With financial reform and health care overhaul in the rearview mirror, President Barack Obama has taken up the next big untouchable issue in American politics: immigration reform.

This week, the president called for a comprehensive immigration reform bill at the appropriately patriotic venue of American University.

Obama told an audience of 250 religious, business, labor and community leaders, law enforcement officials and elected politicos that—while the nation’s borders need hemming—America’s legacy as a nation of immigrants must be preserved.

Obama didn’t offer a detailed timeline or unveil any new shift in policy. The president laid out the challenges and obligations that befall a nation whose immigrants, in his words, have “made America the engine of the global economy and a beacon of hope around the world.”

The U.S. immigration policy is a perennial work-in-progress: 11 million illegal immigrants call the United States home, with 500,000 more expected to enter the country this year.  

While Obama recognizes that deporting 11 million illegal immigrants “would tear at the very fabric of this nation,” he knows that concerns over national security, jobs, and strained health care, education, and welfare budgets have stewed a legislative pickle for Congress.

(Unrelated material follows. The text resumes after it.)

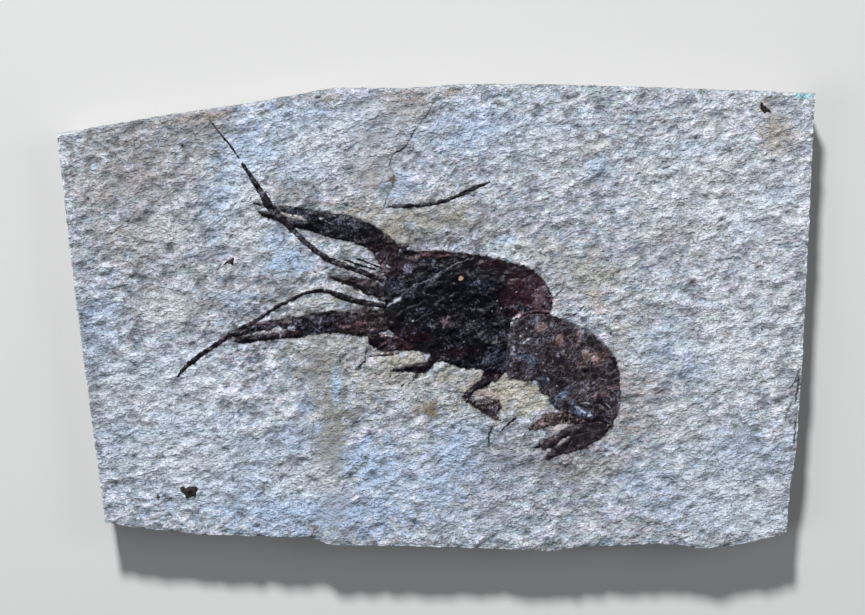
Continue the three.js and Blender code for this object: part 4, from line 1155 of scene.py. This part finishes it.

In his address, Obama pressed his opposition party to come to the table for immigration, stating “reform that brings accountability to our immigration system cannot pass without Republican votes. That is the political and mathematical reality.”

Obama asked for balance between the poles that stake out the divisive issue. "Immigrants have always helped to build and defend this country," he said. "Being an American is not a matter of blood or birth. It’s a matter of faith, of shared fidelity to the ideas and values that we hold so dear."

The POTUS didn’t advocate mass amnesty for all 11 million illegal immigrants in the U.S. He did beat the drum on the Dream Act, legislation that would grant conditional status to illegal immigrants who came to the U.S. before the age of 16.

“We should stop punishing innocent young people for the actions of their parents by denying them the chance to stay here and earn an education and contribute their talents to build the country where they’ve grown up. The DREAM Act would do this, and that’s why I supported this bill as a state legislator and as a U.S. senator—and why I continue to support it as president.”